Ta rozmowa nie należała do najłatwiejszych. Bo - jak pisze Time - prezydent Ukrainy do końca nie chciał wierzyć w to, że Moskwa się na to odważy.
Time wspomina, że kilka dni przed wybuchem wojny na pełną skalę wiceprezydentka USA Kamala Harris odbyła niezbyt przyjazną rozmowę z ukraińskim przywódcą. Harris tłumaczyła, że wojna jest nieunikniona. Z kolei Zełenski poprosił, żeby w takim razie USA wprowadziły prewencyjne sankcje wobec Rosji. Aby jej się ta wojna nie opłacała.

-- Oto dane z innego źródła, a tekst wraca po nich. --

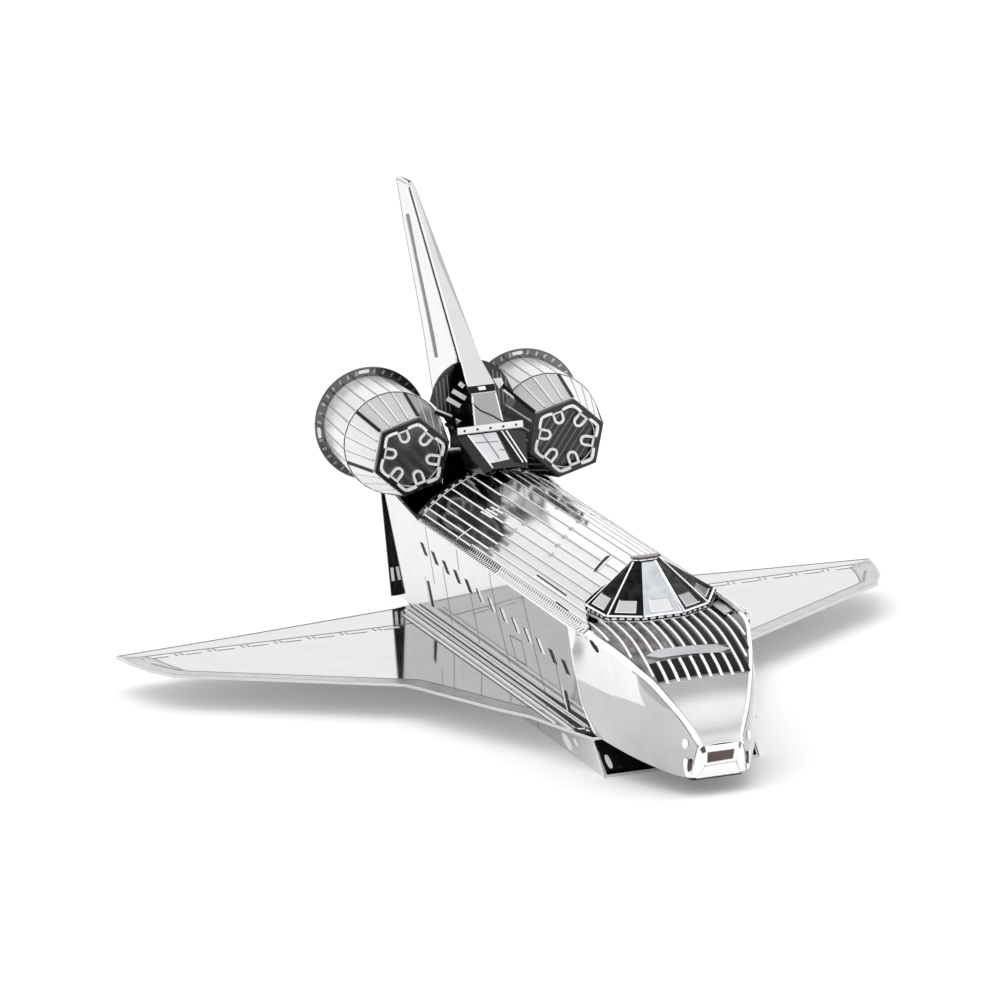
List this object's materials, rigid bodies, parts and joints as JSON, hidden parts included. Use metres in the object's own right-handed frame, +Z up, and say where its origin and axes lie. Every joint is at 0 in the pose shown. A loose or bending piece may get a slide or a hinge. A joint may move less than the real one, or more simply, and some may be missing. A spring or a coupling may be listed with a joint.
{
  "type": "space shuttle desk model",
  "caption": "Small static desk model of a winged space shuttle, folded from thin polished steel sheet with etched lines, bent tabs, an arched roof, faceted pods and a tall fin.",
  "frame": {"origin": "middle of the bounding box, on the surface that the belly rests on", "axes": "the nose points along -Y, +Z is up, X runs across the wings"},
  "size_m": [0.0562, 0.0806, 0.032],
  "materials": {
    "wall_sheet": "polished thin steel sheet",
    "bright_sheet": "mirror polished thin steel sheet",
    "dark_sheet": "polished thin steel sheet in shade",
    "nozzle_sheet": "rolled thin steel sheet"
  },
  "bodies": {
    "root": {"wing_plate": "wall_sheet", "belly_tray": "dark_sheet", "side_wall_starboard": "wall_sheet", "side_wall_port": "wall_sheet", "root_strip_starboard": "bright_sheet", "root_strip_port": "bright_sheet", "bay_roof": "wall_sheet", "neck_ramp": "wall_sheet", "deck_edge": "bright_sheet", "aft_deck": "dark_sheet", "dome_wall": "dark_sheet", "tail_wall": "dark_sheet", "engine_bell_1": "nozzle_sheet", "engine_bell_2": "nozzle_sheet", "engine_bell_3": "nozzle_sheet", "fin_edge": "bright_sheet", "fin_skin_starboard": "wall_sheet", "fin_skin_port": "wall_sheet", "cheek_starboard": "bright_sheet", "cheek_port": "bright_sheet", "nose_hood": "dark_sheet", "nose_floor": "dark_sheet", "nose_tip": "bright_sheet", "canopy": "dark_sheet", "canopy_cap": "bright_sheet", "pod_shell_starboard": "wall_sheet", "pod_shell_port": "wall_sheet", "pod_front_starboard": "dark_sheet", "pod_face_starboard": "dark_sheet", "pod_front_port": "dark_sheet", "pod_face_port": "dark_sheet", "pod_ring_starboard": "dark_sheet", "pod_ring_port": "dark_sheet"}
  },
  "joints": []
}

Harris miała wówczas odmówić. Jak pisze Time, wiceprezydentka USA wcieliła się w rolę pani prokurator i wytłumaczyła Zełenskiemu, że karę nie wolno wymierzać przed popełnieniem przestępstwa. Czyli jasno dała znać, że USA nie wprowadzą sankcji wobec Rosji przed atakiem.
Prezydent Ukrainy miał być załamany też tym, że został wprost poproszony o przemyślenie planu B i ewakuacji rządu z Kijowa na wypadek, gdyby został schwytany lub zabity przez Rosjan. Harris miała też na koniec tej rozmowy dodać, że się martwi, iż to ostatnia ich rozmowa z prezydentem Zełenskim.
Po rozpoczęciu rosyjskiej inwazji na pełną skalę Kamala Harris była zwolenniczką wysłania Ukrainie zarówno pomocy humanitarnej, jak też wojskowej. Pracowała nad koordynacją tej pomocy wraz z sojusznikami. Inicjowała zwiększenie presji sankcyjnej na Rosję.
Z jednej strony takie podejście wzmocniło pozycję Ukrainy na arenie międzynarodowej, ale z drugiej strony wywołało dyskusje co do skuteczności zachodniej polityki sankcji. Szczególnie że są doniesienia, że Rosja do dziś wie, jak te sankcje obejść, a ukraińskie służby specjalne w Donbasie co jakiś czas odnajdują komponenty zachodnich firm w rosyjskich rakietach i dronach.